First off this fine summer day, a quick plug for our friends at New Day Family Services (http://www.ndnm.org). Every year they host an amazing concert to build awareness for their mission to help at-risk youth and to raise money for their programing. And every year we like to support them and to help advertise the show. This year they will be bringing Widespread Panic to Sandia Casino Amphitheater on Friday July 11th. Check their web site or Ticketmaster for tickets. It will be a great time I can assure you.
My second plug for the week is food related. Last week we launched our line of green chile sauce (hot & medium), red chile sauce (hot & medium), and a yummy BBQ chipotle sauce for the summer grilling season. All of them are now on the web site to add to your Harvest Box or buy through the shopping cart.

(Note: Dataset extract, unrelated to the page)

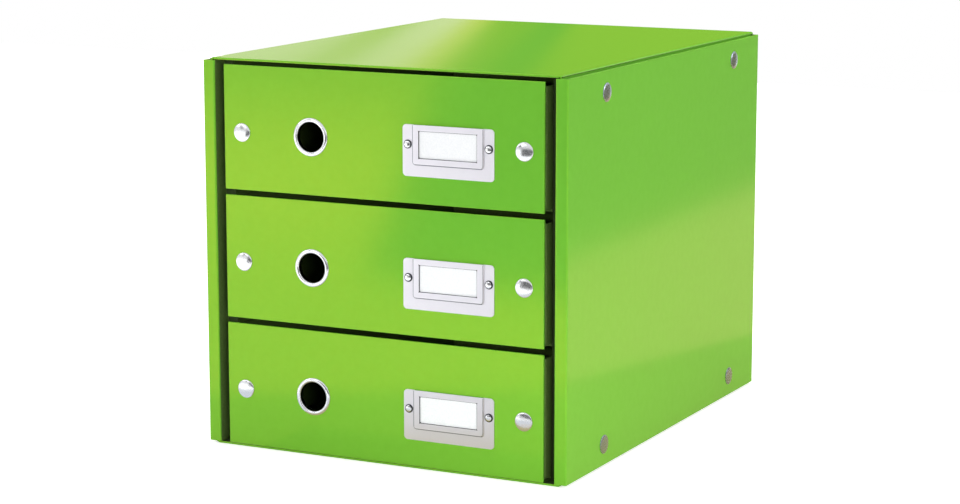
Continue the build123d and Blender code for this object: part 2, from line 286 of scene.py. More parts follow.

It dawned on me that being a New Mexican farm and food provider, we need to have consistent supplies of chile or we are just not doing our jobs. So these sauces will help supplement our members throughout the times of the year that we do not have frozen roasted chile from the farm. We did a lot of taste testing (tough job!) to find these recipes, I think you will really appreciate the flavors and quality of these sauces. Enjoy.
On the farm front, things are really picking up steam as the cool spring becomes our typical sunny warm days. Cucumbers are going crazy and will continue to provide a steady harvest for several weeks to come. Summer squash is a little behind our normal schedule but will be hitting the scene here soon as well.
We got hammered by a pretty serious hail storm this week and fortunately we did not sustain more damage than we did. The greenhouses literally saved our tomato crop this year. Hail hits a farm like a pair of scissors just shredding whatever it is in its path. Leaves or fruit will be ruined by the hail and cannot bounce back most of the time. Our last harvest of lettuce looked like it had been run through a paper shredder. So that will be it for our spring lettuces.
All things considered, we dodged a huge bullet and should have an abundant summer after we clean up the mess. Seeing freak flash storms like that always acts as a good reminder of the tenuous nature of farming. A 10 minute storm could wipe you out for the season and then miss your neighbor completely. This brings some serious respect for the power of Mother Nature.
Lastly this week are some notes about delivery days.
If you have been around the farm for more than a week you know that we love to throw spaghetti against the wall, see if it sticks, and then build our business plan around what makes sense for the long run. No focus groups around here. Launch ideas quickly, assess viability in real time.
Saturday delivery days have been around for about a year. The idea was good, but members are not taking advantage of this service enough to make it viable for us financially. So we will be phasing this out to hopefully a) stop losing money on those Saturday routes, and b) to increase the density of our weekday routes. Ultimately making the model more efficient financially and environmentally.
Our business is interesting in that regard—if we base our decisions on what is best for the environment, it usually makes more sense financially as well. Having more orders per delivery truck is better for Mother Nature and our bottom line. Sourcing from growers closer to home means less miles on the road and less money pumped into the gas tank. These are just 2 examples of the many we see.
So look for this Saturday change-up and I appreciate your understanding on the necessity of this change. All members west of the river can still choose to receive orders on Wednesday during the day or Monday nights. All members east of the river will have the options of Tuesday or Friday for delivery. So I feel good knowing that although the delivery day is changing, all of our members have plenty of convenient options to choose from.